* Begin PROVIDED INFORMATION *
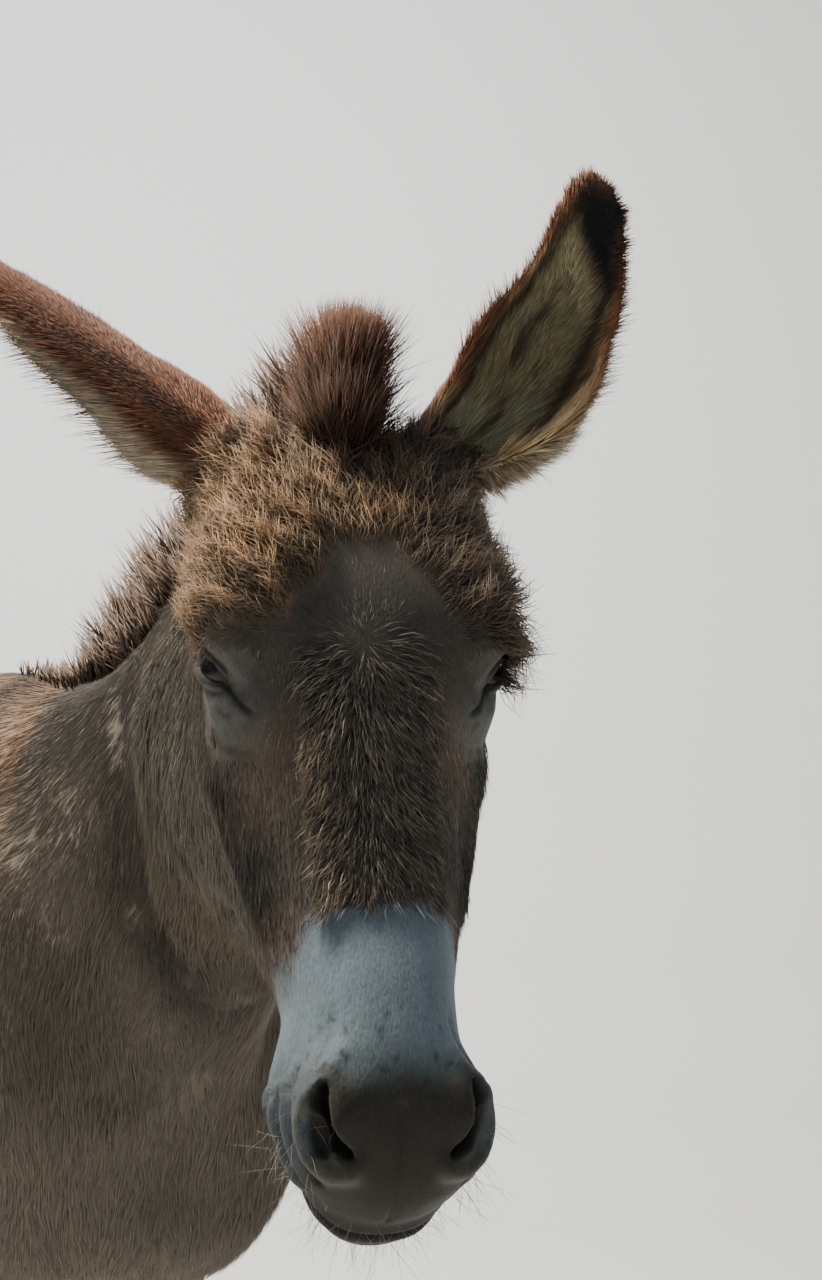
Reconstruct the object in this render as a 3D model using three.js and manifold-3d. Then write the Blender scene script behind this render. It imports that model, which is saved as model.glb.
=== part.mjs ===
* End PROVIDED INFORMATION *
* Begin PROVIDED INFORMATION *
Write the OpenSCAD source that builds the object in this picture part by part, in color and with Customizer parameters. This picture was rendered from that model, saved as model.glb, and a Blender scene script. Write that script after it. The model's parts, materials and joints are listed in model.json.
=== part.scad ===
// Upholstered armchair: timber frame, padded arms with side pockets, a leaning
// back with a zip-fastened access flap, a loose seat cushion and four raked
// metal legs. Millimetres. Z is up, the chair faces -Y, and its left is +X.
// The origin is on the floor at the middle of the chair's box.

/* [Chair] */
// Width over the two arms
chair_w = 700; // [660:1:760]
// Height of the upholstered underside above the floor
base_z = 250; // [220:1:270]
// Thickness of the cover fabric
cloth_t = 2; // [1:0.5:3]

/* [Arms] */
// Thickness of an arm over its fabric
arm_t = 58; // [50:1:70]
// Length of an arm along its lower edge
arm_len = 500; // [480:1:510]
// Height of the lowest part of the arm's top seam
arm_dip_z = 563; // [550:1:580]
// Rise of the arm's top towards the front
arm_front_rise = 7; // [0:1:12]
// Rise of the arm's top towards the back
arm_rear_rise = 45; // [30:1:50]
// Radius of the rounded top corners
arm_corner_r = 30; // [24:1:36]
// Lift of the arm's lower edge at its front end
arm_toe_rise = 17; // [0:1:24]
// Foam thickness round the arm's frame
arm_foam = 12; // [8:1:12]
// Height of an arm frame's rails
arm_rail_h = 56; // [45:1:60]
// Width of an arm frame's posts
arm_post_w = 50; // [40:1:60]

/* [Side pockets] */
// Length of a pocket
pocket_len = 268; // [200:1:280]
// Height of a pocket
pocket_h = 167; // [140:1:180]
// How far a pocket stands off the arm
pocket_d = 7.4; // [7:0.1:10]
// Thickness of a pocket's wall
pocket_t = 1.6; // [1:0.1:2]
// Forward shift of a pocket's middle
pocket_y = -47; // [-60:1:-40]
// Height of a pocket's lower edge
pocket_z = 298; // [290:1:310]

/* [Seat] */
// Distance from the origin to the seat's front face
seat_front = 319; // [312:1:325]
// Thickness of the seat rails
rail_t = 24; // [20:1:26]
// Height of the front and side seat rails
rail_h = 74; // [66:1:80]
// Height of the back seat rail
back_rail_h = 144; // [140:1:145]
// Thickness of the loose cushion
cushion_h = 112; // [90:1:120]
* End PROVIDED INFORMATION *
* Begin PROVIDED INFORMATION *
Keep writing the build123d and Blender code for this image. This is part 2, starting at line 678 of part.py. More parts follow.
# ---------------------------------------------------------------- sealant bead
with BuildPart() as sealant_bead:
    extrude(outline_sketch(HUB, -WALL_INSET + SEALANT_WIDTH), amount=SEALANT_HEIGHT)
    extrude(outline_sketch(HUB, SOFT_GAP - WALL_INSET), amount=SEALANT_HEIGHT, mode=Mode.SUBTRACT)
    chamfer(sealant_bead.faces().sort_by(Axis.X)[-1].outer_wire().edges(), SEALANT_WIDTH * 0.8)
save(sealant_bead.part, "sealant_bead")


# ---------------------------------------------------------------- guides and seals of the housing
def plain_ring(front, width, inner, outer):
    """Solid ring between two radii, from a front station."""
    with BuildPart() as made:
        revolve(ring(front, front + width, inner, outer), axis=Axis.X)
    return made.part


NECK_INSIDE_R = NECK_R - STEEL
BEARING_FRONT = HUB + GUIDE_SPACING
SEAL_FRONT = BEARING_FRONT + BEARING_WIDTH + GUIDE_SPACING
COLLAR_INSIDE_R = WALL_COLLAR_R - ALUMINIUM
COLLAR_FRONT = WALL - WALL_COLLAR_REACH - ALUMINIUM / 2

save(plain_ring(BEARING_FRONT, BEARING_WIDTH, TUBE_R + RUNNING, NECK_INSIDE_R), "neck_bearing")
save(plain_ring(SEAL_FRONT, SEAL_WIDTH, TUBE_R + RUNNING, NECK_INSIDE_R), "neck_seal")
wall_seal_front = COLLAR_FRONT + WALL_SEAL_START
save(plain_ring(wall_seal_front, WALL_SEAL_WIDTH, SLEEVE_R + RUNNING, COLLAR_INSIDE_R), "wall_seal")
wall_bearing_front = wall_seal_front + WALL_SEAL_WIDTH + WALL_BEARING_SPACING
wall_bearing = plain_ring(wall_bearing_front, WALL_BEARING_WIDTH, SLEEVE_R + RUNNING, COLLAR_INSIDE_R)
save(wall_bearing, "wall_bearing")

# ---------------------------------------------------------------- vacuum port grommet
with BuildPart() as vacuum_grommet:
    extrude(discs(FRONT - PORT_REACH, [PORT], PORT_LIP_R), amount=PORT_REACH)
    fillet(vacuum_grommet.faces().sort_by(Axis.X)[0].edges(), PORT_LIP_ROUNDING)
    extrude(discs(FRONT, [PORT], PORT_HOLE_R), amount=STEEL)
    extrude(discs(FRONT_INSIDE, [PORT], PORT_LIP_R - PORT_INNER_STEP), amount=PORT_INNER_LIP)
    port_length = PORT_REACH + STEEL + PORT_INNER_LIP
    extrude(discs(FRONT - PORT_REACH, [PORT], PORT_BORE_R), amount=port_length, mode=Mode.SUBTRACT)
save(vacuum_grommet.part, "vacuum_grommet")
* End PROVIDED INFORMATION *
YOUR OBJECTIVE:
Check each line of the records above for "from", and copy those that have it.

RESULT OF THIS EXERCISE:
Write the OpenSCAD source that builds the object in this picture part by part, in color and with Customizer parameters. This picture was rendered from that model, saved as model.glb, and a Blender scene script. Write that script after it. The model's parts, materials and joints are listed in model.json.
// Distance from the origin to the seat's front face
    """Solid ring between two radii, from a front station."""